I later used the TMS32010 in Hard Drivin', but only on the Sound Board. By then, Analog Devices had come out with a DSP that was better suited for doing 3D calculations (the ADSP-2100).
I also used the TMS320P15 (a TMS32010 with an on-board EPROM Program Memory) in Race Drivin', mostly to provide security. I supported another team's project using the TMS320P15 for security. The TMS320P15 was supposedly hack-proof once the Security Bit was set. It wasn't. The reason I know is that in that project I put in an undocumented program that sent out the Atari copyright message in Morse Code. Because of the DSP's speed it could be received by just placing a standard AM radio near the PC Board. The program was called only by grounding an innocuously unused I/O pin during Reset. When Atari received a counterfeited game to examine, I placed an AM radio near the board, grounded the aforementioned I/O pin, gave it a Reset, and heard my Copyright Message on the radio.
The name of that game was Road Riot.
The Future of XY
There is something different about XY. Perhaps it is because an object is completely drawn before moving on to the next one, while in a raster game objects are drawn in pieces at different times on different scan lines.
It may simply be nostalgia; the old memory of when XY games had so much better resolution than their raster brethren.
And, since there haven't been any new XY games in 16 years, we may associate XY games with that period of our lives.
Some people are interested in XY games the same way other people are interested in old radios. Some people are purists; they would rather have a non-working old radio than use a few modern parts to get it going.
Some people are perfectly happy with a modern replication; they are in love with the idea of an old radio. Either way is fine. The nice thing about a hobby is that you don't have to justify it.
There are several possibilities for someone wanting to continue the development of XY technology.
1. Put the entire State Machine Vector Generator into a Field-Programmable Gate Array (FPGA). FPGAs are now large enough that you could probably include the vector memory as well. The downside is that FPGAs that are large enough to do this are available only in Surface-Mount Devices (SMDs) which require multi-layer PC Boards with solder masks. In prototype quantities these boards are several times more expensive than two-layer boards with no solder mash. SMDs also require specialized soldering equipment, which is also expensive. Finally, large FPGAs tend to operate only at 3.3 Volts, so that if it is necessary to interface them to 5 Volt circutry, some kind of level translation is necessary.
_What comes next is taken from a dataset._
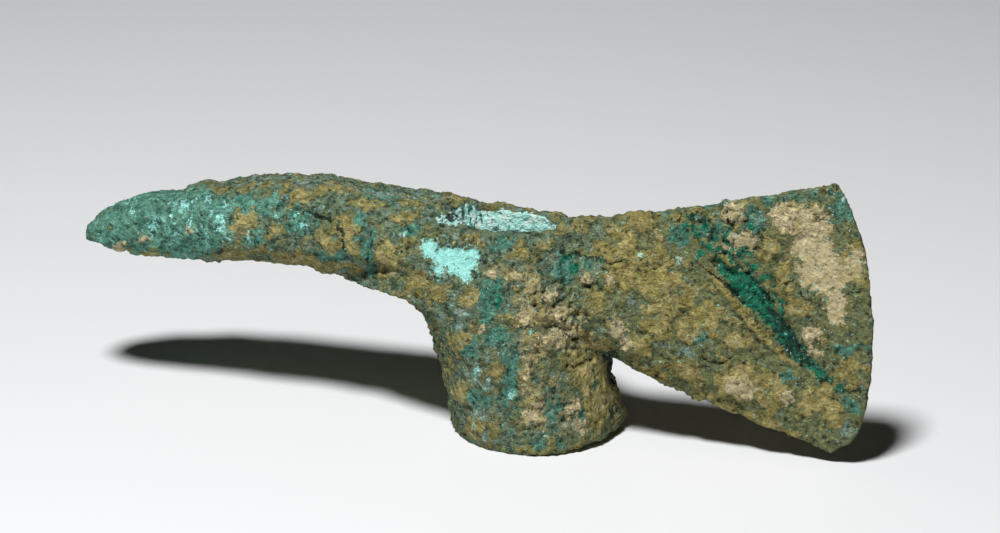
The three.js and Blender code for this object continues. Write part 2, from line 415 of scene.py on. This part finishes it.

2. Before I ended TomCat, the next thing I was going to try was to replace the State Machine Vector Generator with a TMS32010 DSP. Today, there are much more advanced DSPs available such as the ADSP-2186 from Analog Device (www.analog.com). The ADSP-2186 is a fast (33 MHz) DSP with enough RAM memory on-chip to do the whole thing. All you need is the analog back end. It's even a 5 Volt part. One of the downsides is that it is an SMD part, The other downside is that Analog Devices has not make it easy to interface to other devices to it (like latches). Although the buses are brought out to the outside world, the signals are very fast and the address and data setup and hold times are difficult to work with.
3. Replace the entire State Machine Vector Generator with a Pentium-class PC. Just put the back-end circuitry (and a vector timer) on a PCI (or AGP) card. You would probably have to run DOS or Linux. Windows would be difficult to work with and might be too slow.
The back end I was referring to could be the one that ended up in TomCat, shown in Figure 28.
It could also be an updated version of the Digital Vector Generator. The AD561 was a 4 MHz DAC. Today, you can easily get a 30 MHz DAC. (Of course, you would need an equally fast Sample-and-Hold.)
A third alternative is something I have not completely worked out. Each axis has two DACs, two analog multipliers, an adder, and a Ramp. Referring to Figure 29, as the Ramp goes from 0 to 1 Volt, the 1-Ramp goes from 1 to 0 Volts, causing VOUT to smoothly transition between position X2 and position X1.
We start at position X2 when Ramp = 0 and 1-Ramp = 1. When the Ramp reaches 1, 1-Ramp will have reached 0, so we will have arrived at position X1. At this point we can change X2 for the next end point. We reverse the Ramp so when it reaches 0, we will end up at the new position X2.